Sure, the iPhone and iPad interface is still slick and simple. But the shine is gone — iOS 5 looks almost exactly the same as iOS 4. Android showed what you can do when you can truly customise the look and feel of your phone, with its flexible home screens, handy widgets placing information right at your fingertips, and the capacity to alter any feature you like.
Long live the king
Windows Phone strikes the perfect middle ground between the two. The slick, instantly recognisable and totally intuitive live tile interface is playful without being toylike, knocking Apple’s once-revolutionary front end into a cocked hat. And on the other hand, widgets and dynamic live tiles give you the flexibility that marks Android.
It’s utterly compelling, and that’s why I won’t be swapping my Nokia Lumia 800 for an iPhone any time soon.
Nope, Apple will have to do more than nick Android’s notification system to tempt me back to that dated interface. No widgets? Pssh. Delving into the menus for simple tasks like killing the Wi-Fi? Whatevs. iTunes? See ya, most definitively would not wanna be ya.
Of course, I’m not saying Windows Phone is perfect. The pool of apps is more like a muddy puddle. It’s only the arrival of Spotify in the Marketplace that has triggered this damascene conversion in your humble correspondent, as that’s the first app I download on any new phone. And I still haven’t got used to how when you zoom right in to a map it switches to satellite view.

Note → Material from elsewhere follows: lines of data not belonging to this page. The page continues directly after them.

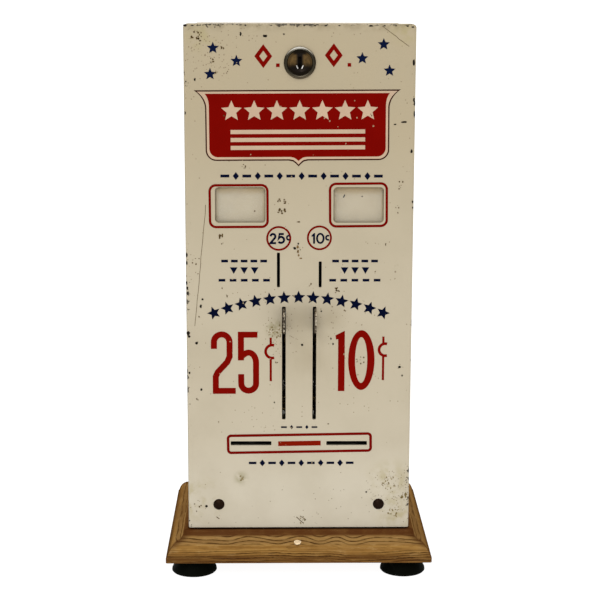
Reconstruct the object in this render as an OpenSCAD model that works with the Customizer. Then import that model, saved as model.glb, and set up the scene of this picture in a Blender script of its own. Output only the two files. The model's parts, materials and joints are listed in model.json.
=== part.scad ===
// A counter-top vending machine for stamps: a narrow steel case with a drop-down front door,
// two push levers, two coin slots and two delivery slots, on a moulded wooden base with rubber feet.
// Millimetres. Z is up, the front faces -Y, the origin is under the middle of the base at table level.

/* [Body] */
// Width of the door face
body_w = 163; // [158:0.5:170]
// Depth of the case with the door shut
body_d = 127; // [125:0.5:140]
// Height of the case above the wooden base
body_h = 369.3; // [363:0.1:391]
// Thickness of the sheet steel
sheet_t = 1.5; // [1.2:0.1:1.6]

/* [Base] */
// Thickness of the wooden base
plinth_h = 21; // [20:0.5:28]
// How far the base reaches beyond the case on every side
plinth_over = 16.25; // [14:0.25:20]
// Width of the base's flat top beyond the case
plinth_flat = 3; // [2:0.1:4]
// Height of the upright edge at the bottom of the base
plinth_lip = 4.7; // [3:0.1:6]
// Height of the rubber feet
foot_h = 12; // [10:0.5:14]
// Radius of a foot where it stands
foot_r = 16.7; // [15:0.1:18]
// Radius of a foot under the base
foot_neck_r = 12.5; // [11:0.1:14]
// Distance from the base's edge to a foot's centre
foot_inset = 20; // [19:0.5:24]

/* [Door] */
// Depth of the door's side and top flanges
flange_d = 14; // [12:0.5:16]
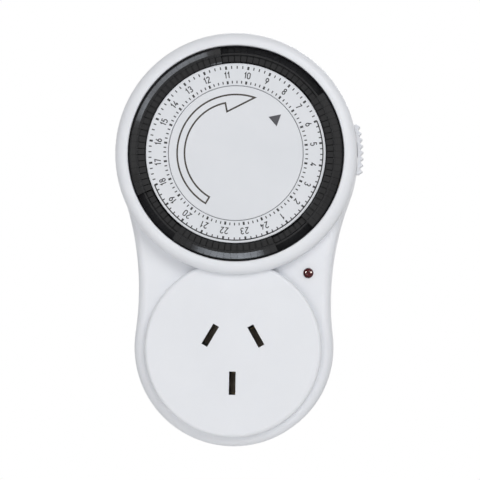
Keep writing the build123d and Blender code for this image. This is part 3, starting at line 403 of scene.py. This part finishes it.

But I love it how the directions tell you if you reach a certain road, you’ve gone too far. I love how if there’s a problem with a text message, the smiley face messages icon turns to a frowny face. And I bloomin’ love those big colourful tiles. Because, lest we forget, when you look at a gadget a hundred times a day it should make you smile every time, not want to kick it against a wall (the fate of my last iPhone).
My God. We’re through the looking glass here, people. I’m a Windows fan now.